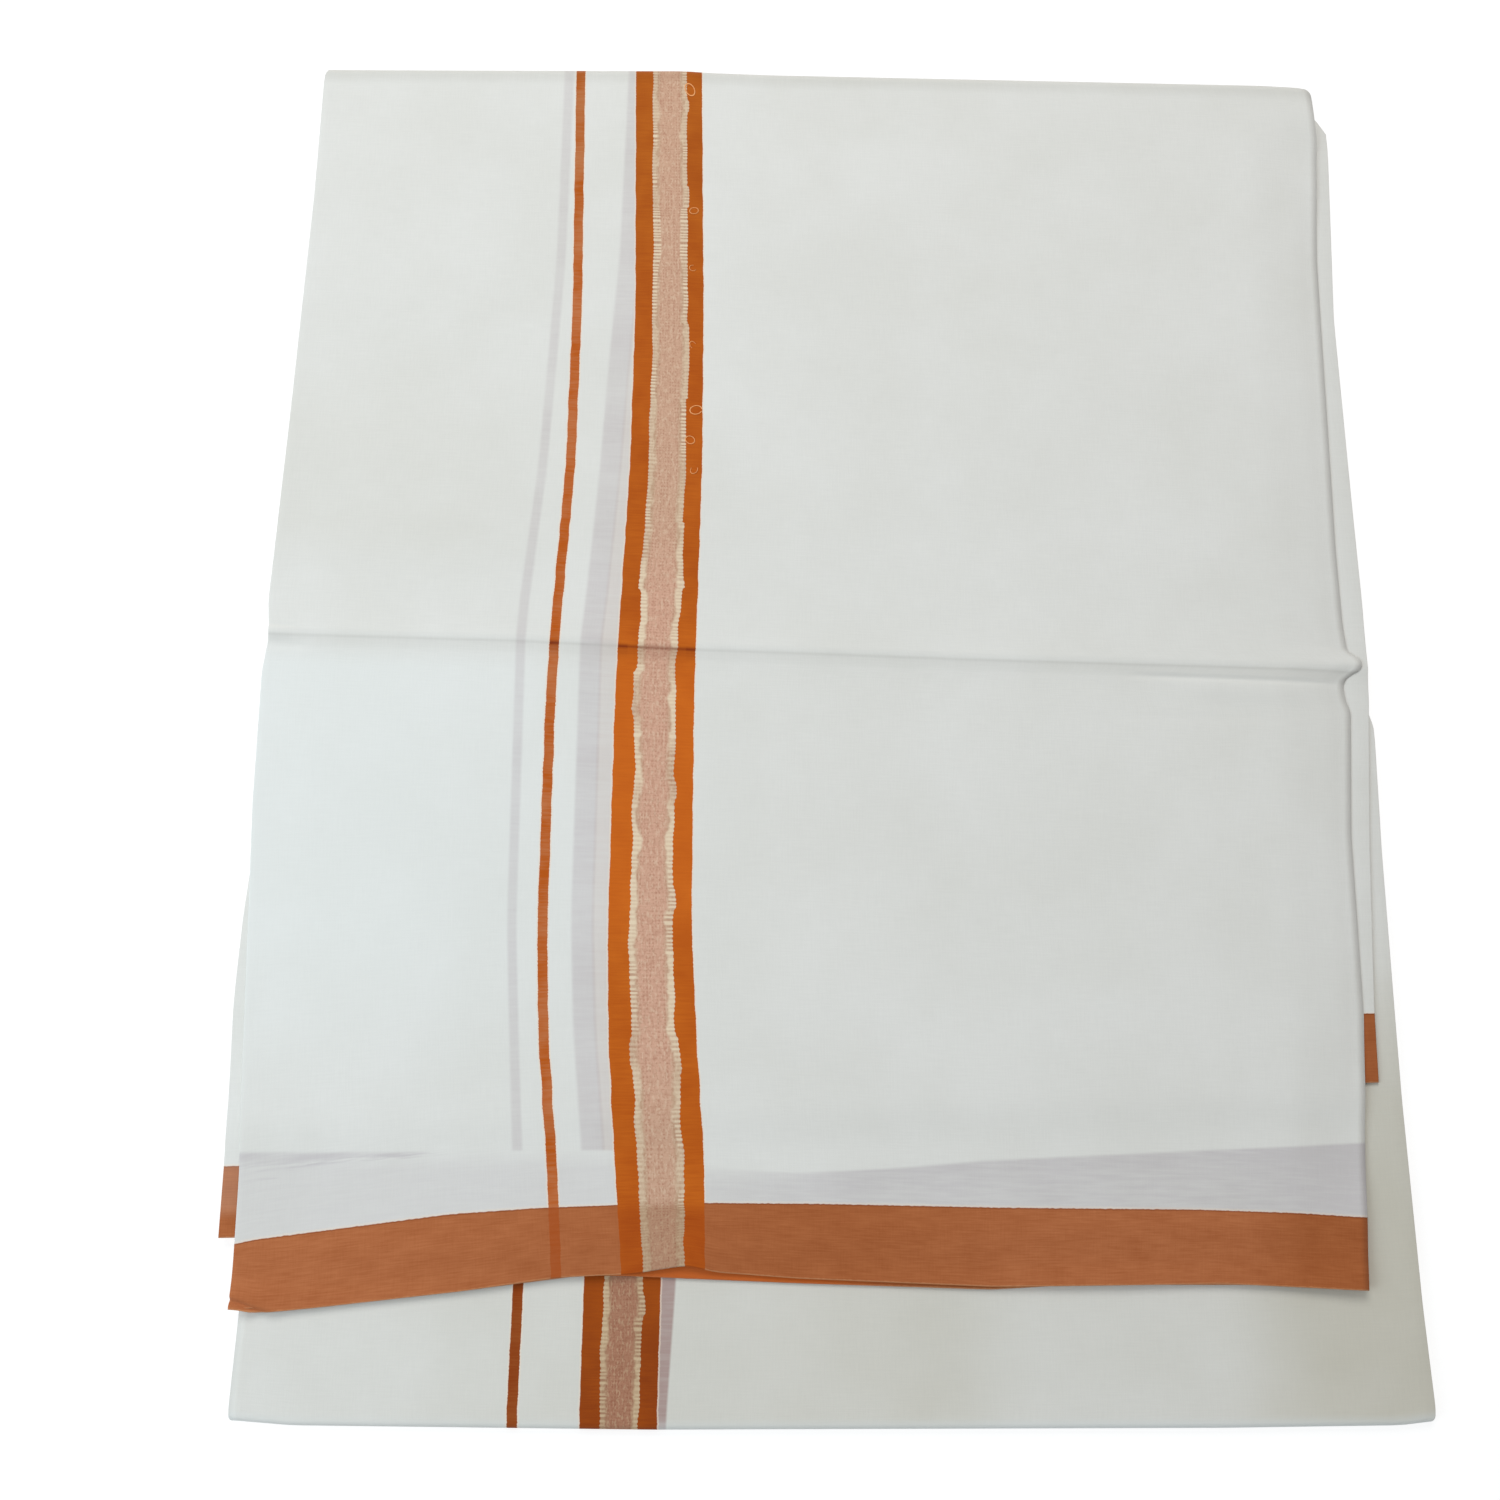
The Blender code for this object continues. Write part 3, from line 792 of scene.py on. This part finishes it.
def metallic_band(dyes):
    """A pattern for the peach centre of the wide band, with cream picks along its edges."""
    def pattern(weave, ground):
        s, u, v = weave.socket, weave.u, weave.v
        pick = v / PICK + s.wander(v * 120.0 + 11.0) * 1.6
        chance = s.dice(pick.whole())
        tooth = 1.0 - pick.fraction().past(0.34, 0.20) + pick.fraction().past(0.86, 0.14)
        upper = v.past(0.27, 0.05)
        faint = upper + (1.0 - v.past(0.05, 0.05))
        left, right = centre_edges(weave, upper)
        near = (u - left).smaller(right - u) + tooth * 0.00026
        body = near.past(-0.0001, 0.00025)
        side = u.past(0.0176, 0.0001)
        reach = 0.0027 + s.wander(v * 80.0 + side * 31.0, 2.0) * 0.0040 + (chance - 0.5) * 0.0008
        open_rim = (s.wander(v * 28.0 + side * 23.0 + 20.0) + 0.55).past(0.30, 0.30)
        # Painted shade below the crease's line dims the cream rims there
        rims_in_crease_shade = weave.from_crease().within(-0.0085, 0.0, 0.0012)
        open_rim = open_rim * (1.0 - rims_in_crease_shade * 0.85) * (1.0 - faint * 0.80)
        bold = v.within(0.446, 0.478, 0.014)
        toothed = s.wander(v * 24.0 + side * 11.0 + 70.0).past(-0.04, 0.16).larger(bold)
        short = 1.0 - (near - bold * 0.0016).past(0.0020, 0.0006)
        rim = (1.0 - (near - reach).past(-0.0007, 0.0014)) * (0.26 + 0.74 * open_rim)
        khaki = 1.0 - near.past(0.0016, 0.0030)
        knots = knot_chains(weave, pick)
        centre = band_centre(weave, dyes, khaki * 0.80 + faint * 0.40, knots)
        gaps = s.blend(rim * (0.68 - toothed * 0.42), centre, dyes["cream"])
        gaps = s.blend((1.0 - tooth) * khaki * toothed * chance * 0.35, gaps, dyes["rose"])
        picks = rim.larger(toothed * faint * short)
        centre = s.blend(picks * tooth * (0.62 + chance * 0.30), gaps, dyes["cream"])
        centre = s.tint(1.0 - v.past(HEM_BAND - 0.0034, 0.0060), centre, dyes["over_hem"])
        weave.relief = weave.relief + body * (0.7 * tooth * rim + 0.5 * knots)
        return s.blend(body, ground, centre)

    return pattern


def dress(cloth, plain, patterned=()):
    """Give the faces their materials. Columns: material, map axis (0 across, 1 down), from, to."""
    mesh = cloth.data
    corners = np.empty(len(mesh.loops) * 2)
    mesh.uv_layers["threads"].uv.foreach_get("vector", corners)
    corners = corners.reshape(-1, 4, 2)
    zone = np.zeros(len(corners), dtype=np.int32)
    mesh.materials.append(plain)
    for number, (material, axis, start, end) in enumerate(patterned, 1):
        mesh.materials.append(material)
        low = corners[:, :, axis].min(axis=1)
        high = corners[:, :, axis].max(axis=1)
        zone[(high > start) & (low < end)] = number
    mesh.polygons.foreach_set("material_index", zone)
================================
Quote the whole listing above, leaving nothing out.

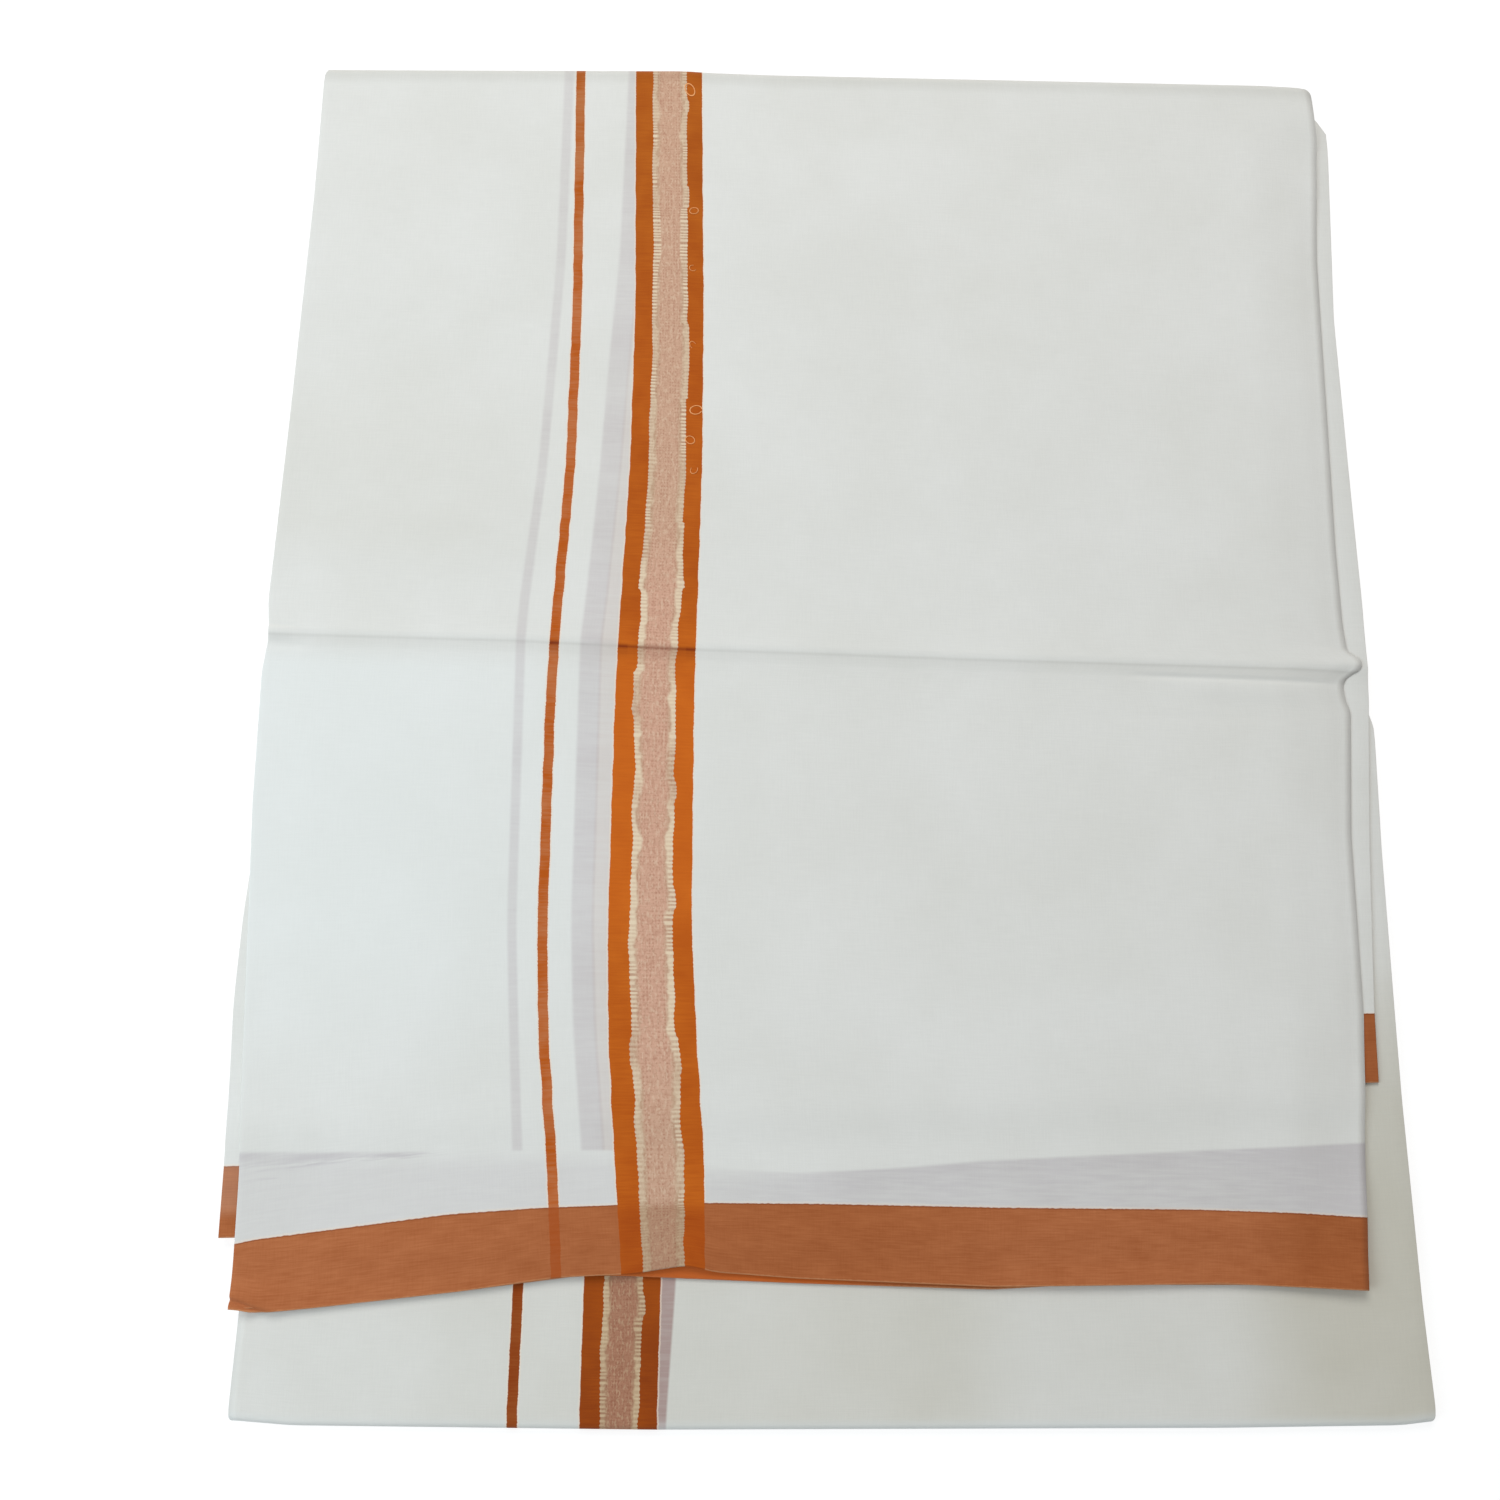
The Blender code for this object continues. Write part 3, from line 792 of scene.py on. This part finishes it.
def metallic_band(dyes):
    """A pattern for the peach centre of the wide band, with cream picks along its edges."""
    def pattern(weave, ground):
        s, u, v = weave.socket, weave.u, weave.v
        pick = v / PICK + s.wander(v * 120.0 + 11.0) * 1.6
        chance = s.dice(pick.whole())
        tooth = 1.0 - pick.fraction().past(0.34, 0.20) + pick.fraction().past(0.86, 0.14)
        upper = v.past(0.27, 0.05)
        faint = upper + (1.0 - v.past(0.05, 0.05))
        left, right = centre_edges(weave, upper)
        near = (u - left).smaller(right - u) + tooth * 0.00026
        body = near.past(-0.0001, 0.00025)
        side = u.past(0.0176, 0.0001)
        reach = 0.0027 + s.wander(v * 80.0 + side * 31.0, 2.0) * 0.0040 + (chance - 0.5) * 0.0008
        open_rim = (s.wander(v * 28.0 + side * 23.0 + 20.0) + 0.55).past(0.30, 0.30)
        # Painted shade below the crease's line dims the cream rims there
        rims_in_crease_shade = weave.from_crease().within(-0.0085, 0.0, 0.0012)
        open_rim = open_rim * (1.0 - rims_in_crease_shade * 0.85) * (1.0 - faint * 0.80)
        bold = v.within(0.446, 0.478, 0.014)
        toothed = s.wander(v * 24.0 + side * 11.0 + 70.0).past(-0.04, 0.16).larger(bold)
        short = 1.0 - (near - bold * 0.0016).past(0.0020, 0.0006)
        rim = (1.0 - (near - reach).past(-0.0007, 0.0014)) * (0.26 + 0.74 * open_rim)
        khaki = 1.0 - near.past(0.0016, 0.0030)
        knots = knot_chains(weave, pick)
        centre = band_centre(weave, dyes, khaki * 0.80 + faint * 0.40, knots)
        gaps = s.blend(rim * (0.68 - toothed * 0.42), centre, dyes["cream"])
        gaps = s.blend((1.0 - tooth) * khaki * toothed * chance * 0.35, gaps, dyes["rose"])
        picks = rim.larger(toothed * faint * short)
        centre = s.blend(picks * tooth * (0.62 + chance * 0.30), gaps, dyes["cream"])
        centre = s.tint(1.0 - v.past(HEM_BAND - 0.0034, 0.0060), centre, dyes["over_hem"])
        weave.relief = weave.relief + body * (0.7 * tooth * rim + 0.5 * knots)
        return s.blend(body, ground, centre)

    return pattern


def dress(cloth, plain, patterned=()):
    """Give the faces their materials. Columns: material, map axis (0 across, 1 down), from, to."""
    mesh = cloth.data
    corners = np.empty(len(mesh.loops) * 2)
    mesh.uv_layers["threads"].uv.foreach_get("vector", corners)
    corners = corners.reshape(-1, 4, 2)
    zone = np.zeros(len(corners), dtype=np.int32)
    mesh.materials.append(plain)
    for number, (material, axis, start, end) in enumerate(patterned, 1):
        mesh.materials.append(material)
        low = corners[:, :, axis].min(axis=1)
        high = corners[:, :, axis].max(axis=1)
        zone[(high > start) & (low < end)] = number
    mesh.polygons.foreach_set("material_index", zone)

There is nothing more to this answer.